The observations that different methods were strong on different classes of circuits prompted approaches using filters. One approach uses a set of combinational verification engines as filters through which the problem instances pass. This approach works well on a large class of circuits; however, if an unsuitable method is applied before the most suitable method, it can be very computationally expensive.
Another, more advanced, approach is to dovetail between the different verification methods to make the problem instance pass through methods with increasing resolution thresholds. The motivation for this approach is that dovetailing avoids committing to using a method on an instance for which the method is not suited. However, this approach still has limitations which can be understood by comparing the performance of this approach with an imaginary tool which uses an oracle; when presented with an equivalence check problem, this oracle magically picks the best method to solve this problem. The dovetail approach necessarily performs worse than the oracle, since the dovetail approach will waste effort on incorrect methods.

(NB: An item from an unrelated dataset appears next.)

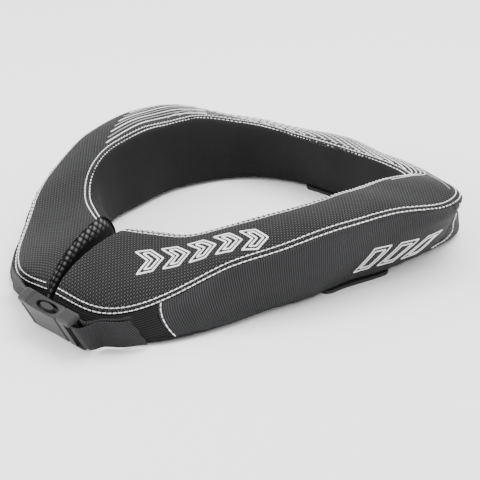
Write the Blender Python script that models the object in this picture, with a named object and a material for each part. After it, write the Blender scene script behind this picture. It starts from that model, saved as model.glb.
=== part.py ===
"""Race collar: a foam ring in a sewn cover, open at the front, where webbing and a buckle close it.

Metres, +Z up. The buckle is at the front, at -Y, and the collar lies on three patches under its base.
Left and right are as seen from the front, so the right arm is at +X.
"""

import math
from collections import namedtuple

import bmesh
import bpy
import numpy as np
from mathutils import Matrix, Vector

# Foam ring and its cover
NECK_RADIUS = 0.100  # from the ring's centre to the neck seam, at the front
PAD_WIDTH = 0.050  # from the neck seam to the outer seam, at the front
PAD_HEIGHT = 0.050  # of the pad beside the neck
CROWN = 0.004  # rise of the top cover between its two seams
SIDE_SWELL = 0.004  # how far the outer sides swell past their seams
LIP = 0.012  # how far the lining swells into the neck opening at the front
FOOT_SAG = 0.0135  # how far the foot of the right arm sags outwards
SAG_ANGLE, SAG_SPREAD = 26.0, 14.5  # degrees from the front
NECK_GAP = 0.024  # between the arm ends, at the neck
FRONT_GAP = 0.0074  # between the arm ends, at the front
COVER = 0.002  # padded cloth
SEAM_GAP = 0.0003  # between two pieces that are sewn together
LINING_GAP = 0.0004  # between the cloth and the foam
MESH_PAD = 0.003  # spacer mesh on the arm ends
MESH_SWELL = 0.4  # its crown, as a share of the half gap in front of it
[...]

Even the oracle, however, can only choose between discrete methods to apply to the problem. The performance of the oracle can be beat, therefore, by allowing methods to work together on a problem and share information among the methods.
Accordingly, there is a need in the art for a method and system of combinational verification that allows multiple methods to work on a problem and share information among the methods. Such methods should preferably be tightly integrated and the method and system should be robust for both the positive and the negative problem instances.